(CNN) 北朝鮮の金正恩(キムジョンウン)朝鮮労働党委員長の異母兄、金正男(キムジョンナム)氏がマレーシアの空港で殺害された事件で、正男氏が死亡時に、殺害に使われたとされる猛毒の神経剤「VX」の解毒剤を所持していたことが2日までに分かった。マレーシア国営メディアが伝えた。
国営ベルナマ通信によれば、マレーシアの裁判所で今週、正男氏が空港でVXとされる物質をなすり付けられた際、リュックに解毒剤のアトロピンを12回服用分所持していたとの証言があったという。
被告の弁護士も報道内容をCNNに確認。
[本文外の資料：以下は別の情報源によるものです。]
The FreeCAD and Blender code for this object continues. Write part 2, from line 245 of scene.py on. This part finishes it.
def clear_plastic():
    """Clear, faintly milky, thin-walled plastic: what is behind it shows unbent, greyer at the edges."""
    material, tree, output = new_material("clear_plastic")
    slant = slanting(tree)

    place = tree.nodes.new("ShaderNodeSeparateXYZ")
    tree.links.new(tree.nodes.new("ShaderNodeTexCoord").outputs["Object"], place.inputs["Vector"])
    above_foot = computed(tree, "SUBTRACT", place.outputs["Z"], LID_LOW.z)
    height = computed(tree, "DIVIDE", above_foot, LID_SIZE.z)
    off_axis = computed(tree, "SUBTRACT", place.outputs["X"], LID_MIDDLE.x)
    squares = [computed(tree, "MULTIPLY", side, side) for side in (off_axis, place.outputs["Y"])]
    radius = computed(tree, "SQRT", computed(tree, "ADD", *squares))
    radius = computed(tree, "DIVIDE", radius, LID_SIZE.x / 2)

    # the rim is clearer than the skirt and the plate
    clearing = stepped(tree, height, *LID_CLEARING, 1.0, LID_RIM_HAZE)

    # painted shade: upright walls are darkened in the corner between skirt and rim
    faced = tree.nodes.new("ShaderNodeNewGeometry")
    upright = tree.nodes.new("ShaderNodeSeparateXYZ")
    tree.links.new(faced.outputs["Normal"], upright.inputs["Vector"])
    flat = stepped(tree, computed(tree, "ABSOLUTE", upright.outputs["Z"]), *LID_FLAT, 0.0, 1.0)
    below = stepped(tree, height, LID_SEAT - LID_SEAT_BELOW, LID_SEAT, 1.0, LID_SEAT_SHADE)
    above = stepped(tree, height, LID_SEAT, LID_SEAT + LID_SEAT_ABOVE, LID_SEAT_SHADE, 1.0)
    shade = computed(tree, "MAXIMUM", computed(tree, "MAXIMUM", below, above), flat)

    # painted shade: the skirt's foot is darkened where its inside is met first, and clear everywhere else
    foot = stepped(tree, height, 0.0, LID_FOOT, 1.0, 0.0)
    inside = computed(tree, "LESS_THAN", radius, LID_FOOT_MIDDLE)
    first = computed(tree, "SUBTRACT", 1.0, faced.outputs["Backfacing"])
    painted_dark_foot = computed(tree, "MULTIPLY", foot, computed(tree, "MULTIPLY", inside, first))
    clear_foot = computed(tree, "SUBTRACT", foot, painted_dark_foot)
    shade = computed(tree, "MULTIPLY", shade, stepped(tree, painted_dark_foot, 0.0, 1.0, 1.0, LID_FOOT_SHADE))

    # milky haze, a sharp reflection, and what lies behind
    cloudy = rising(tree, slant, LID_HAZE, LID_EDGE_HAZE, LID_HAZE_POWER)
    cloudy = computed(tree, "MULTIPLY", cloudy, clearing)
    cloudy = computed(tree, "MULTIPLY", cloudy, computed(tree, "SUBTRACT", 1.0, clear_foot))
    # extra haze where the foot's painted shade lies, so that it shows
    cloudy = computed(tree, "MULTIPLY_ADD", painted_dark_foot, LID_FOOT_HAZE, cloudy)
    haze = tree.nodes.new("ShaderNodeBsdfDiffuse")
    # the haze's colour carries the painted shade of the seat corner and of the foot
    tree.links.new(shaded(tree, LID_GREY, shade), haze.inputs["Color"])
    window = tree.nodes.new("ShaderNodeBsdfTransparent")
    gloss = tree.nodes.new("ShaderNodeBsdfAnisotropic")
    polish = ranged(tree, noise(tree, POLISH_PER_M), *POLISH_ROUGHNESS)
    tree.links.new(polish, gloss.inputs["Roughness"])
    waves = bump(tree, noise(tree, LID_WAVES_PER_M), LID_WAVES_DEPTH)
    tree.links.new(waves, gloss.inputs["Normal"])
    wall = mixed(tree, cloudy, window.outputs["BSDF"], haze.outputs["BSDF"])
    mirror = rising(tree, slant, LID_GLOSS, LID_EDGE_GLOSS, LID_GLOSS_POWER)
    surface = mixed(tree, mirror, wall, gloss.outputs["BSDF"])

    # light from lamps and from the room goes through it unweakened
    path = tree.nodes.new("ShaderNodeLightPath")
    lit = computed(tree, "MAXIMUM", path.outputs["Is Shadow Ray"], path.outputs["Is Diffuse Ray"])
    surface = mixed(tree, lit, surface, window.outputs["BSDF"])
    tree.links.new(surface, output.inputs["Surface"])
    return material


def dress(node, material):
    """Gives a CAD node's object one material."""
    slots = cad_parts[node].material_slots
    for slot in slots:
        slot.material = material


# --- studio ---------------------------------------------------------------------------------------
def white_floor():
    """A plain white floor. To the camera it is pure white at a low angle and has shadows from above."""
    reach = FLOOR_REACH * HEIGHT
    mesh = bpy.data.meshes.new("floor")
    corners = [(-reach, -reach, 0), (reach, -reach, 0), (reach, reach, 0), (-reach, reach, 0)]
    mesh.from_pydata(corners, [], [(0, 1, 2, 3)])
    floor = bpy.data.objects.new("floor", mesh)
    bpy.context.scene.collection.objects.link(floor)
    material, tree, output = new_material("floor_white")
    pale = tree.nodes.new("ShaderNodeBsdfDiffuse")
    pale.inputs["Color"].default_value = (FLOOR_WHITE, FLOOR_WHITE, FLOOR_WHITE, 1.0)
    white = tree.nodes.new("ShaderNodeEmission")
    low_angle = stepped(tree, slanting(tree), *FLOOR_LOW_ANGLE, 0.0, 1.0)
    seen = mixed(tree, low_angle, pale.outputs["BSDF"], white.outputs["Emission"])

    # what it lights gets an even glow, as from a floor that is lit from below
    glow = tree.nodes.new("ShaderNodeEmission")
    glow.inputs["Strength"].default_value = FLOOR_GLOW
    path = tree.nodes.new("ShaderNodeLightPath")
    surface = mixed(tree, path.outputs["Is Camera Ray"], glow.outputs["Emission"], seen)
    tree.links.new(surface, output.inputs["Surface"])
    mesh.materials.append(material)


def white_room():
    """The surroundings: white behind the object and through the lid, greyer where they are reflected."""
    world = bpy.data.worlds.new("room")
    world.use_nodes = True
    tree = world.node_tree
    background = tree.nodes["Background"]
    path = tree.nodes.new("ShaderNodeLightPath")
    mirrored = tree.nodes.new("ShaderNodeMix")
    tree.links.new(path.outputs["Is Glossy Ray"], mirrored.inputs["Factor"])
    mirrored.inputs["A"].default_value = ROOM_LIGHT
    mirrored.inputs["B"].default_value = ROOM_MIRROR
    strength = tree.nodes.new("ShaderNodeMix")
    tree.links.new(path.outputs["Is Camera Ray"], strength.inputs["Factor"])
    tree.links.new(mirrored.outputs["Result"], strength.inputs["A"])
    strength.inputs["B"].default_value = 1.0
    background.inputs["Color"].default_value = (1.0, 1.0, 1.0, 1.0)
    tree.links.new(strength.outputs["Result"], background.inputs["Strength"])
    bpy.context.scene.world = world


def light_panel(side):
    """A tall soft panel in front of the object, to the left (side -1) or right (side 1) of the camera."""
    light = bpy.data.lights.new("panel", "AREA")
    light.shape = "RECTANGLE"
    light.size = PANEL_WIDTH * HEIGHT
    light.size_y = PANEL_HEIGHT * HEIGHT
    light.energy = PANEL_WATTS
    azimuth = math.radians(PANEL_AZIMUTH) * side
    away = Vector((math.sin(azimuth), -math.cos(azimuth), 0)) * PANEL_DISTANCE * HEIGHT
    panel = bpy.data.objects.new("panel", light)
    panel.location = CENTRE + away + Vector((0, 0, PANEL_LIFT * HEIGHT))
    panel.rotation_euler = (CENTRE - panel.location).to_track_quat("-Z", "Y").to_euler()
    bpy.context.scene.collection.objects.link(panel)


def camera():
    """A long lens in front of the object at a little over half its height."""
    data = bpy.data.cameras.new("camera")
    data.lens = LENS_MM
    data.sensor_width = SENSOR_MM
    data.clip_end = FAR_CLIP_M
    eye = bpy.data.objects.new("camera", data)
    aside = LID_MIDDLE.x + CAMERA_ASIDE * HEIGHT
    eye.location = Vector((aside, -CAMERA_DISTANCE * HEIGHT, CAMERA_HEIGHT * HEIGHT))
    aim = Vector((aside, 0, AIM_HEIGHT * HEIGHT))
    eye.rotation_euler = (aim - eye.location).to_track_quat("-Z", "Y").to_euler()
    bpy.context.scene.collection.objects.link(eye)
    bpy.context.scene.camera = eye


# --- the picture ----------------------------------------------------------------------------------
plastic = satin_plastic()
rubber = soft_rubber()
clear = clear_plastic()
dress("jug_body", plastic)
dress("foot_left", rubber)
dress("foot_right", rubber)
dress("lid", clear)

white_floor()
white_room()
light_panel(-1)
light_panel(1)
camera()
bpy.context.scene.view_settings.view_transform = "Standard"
政府の毒物学者が先月29日、警察から提供された他の複数のサンプルとともにアトロピンを鑑定したと法廷で証言したことを明らかにした。
同弁護士は法廷証言の内容として、正男氏は錠剤の形でアトロピンを所持していたと明かしたが、ベルナマ通信は、正男氏が持っていたのはアトロピンを入れた「ガラス製の小瓶」だったとしている。
米病院薬剤師会(ASHP)によれば、アトロピンは「化学神経剤にさらされた際や殺虫剤中毒時に身を守る第一の手段」を提供するものだという。
豪シドニー大の薬学専門家は、「誰かが神経剤で襲ってくると分かっている場合、アトロピンは所持しておきたいと考えるであろう主要な薬物だ」と解説した。
正男氏は中国のマカオにある自宅に戻る途中、クアラルンプール国際空港でVXをなすり付けられたとされる。監視カメラの映像には、インドネシア人とベトナム人の女2人が正男氏に歩み寄り、同氏の顔に手をこすりつける様子などが映っている。
マレーシア当局はこの2人について、北朝鮮の工作員からVXを正男氏の顔になすり付けるよう訓練されていたと主張。一方、被告はテレビのいたずら番組への出演だと思っていたとして殺意を否定。北朝鮮側も暗殺への関与を再三否定している。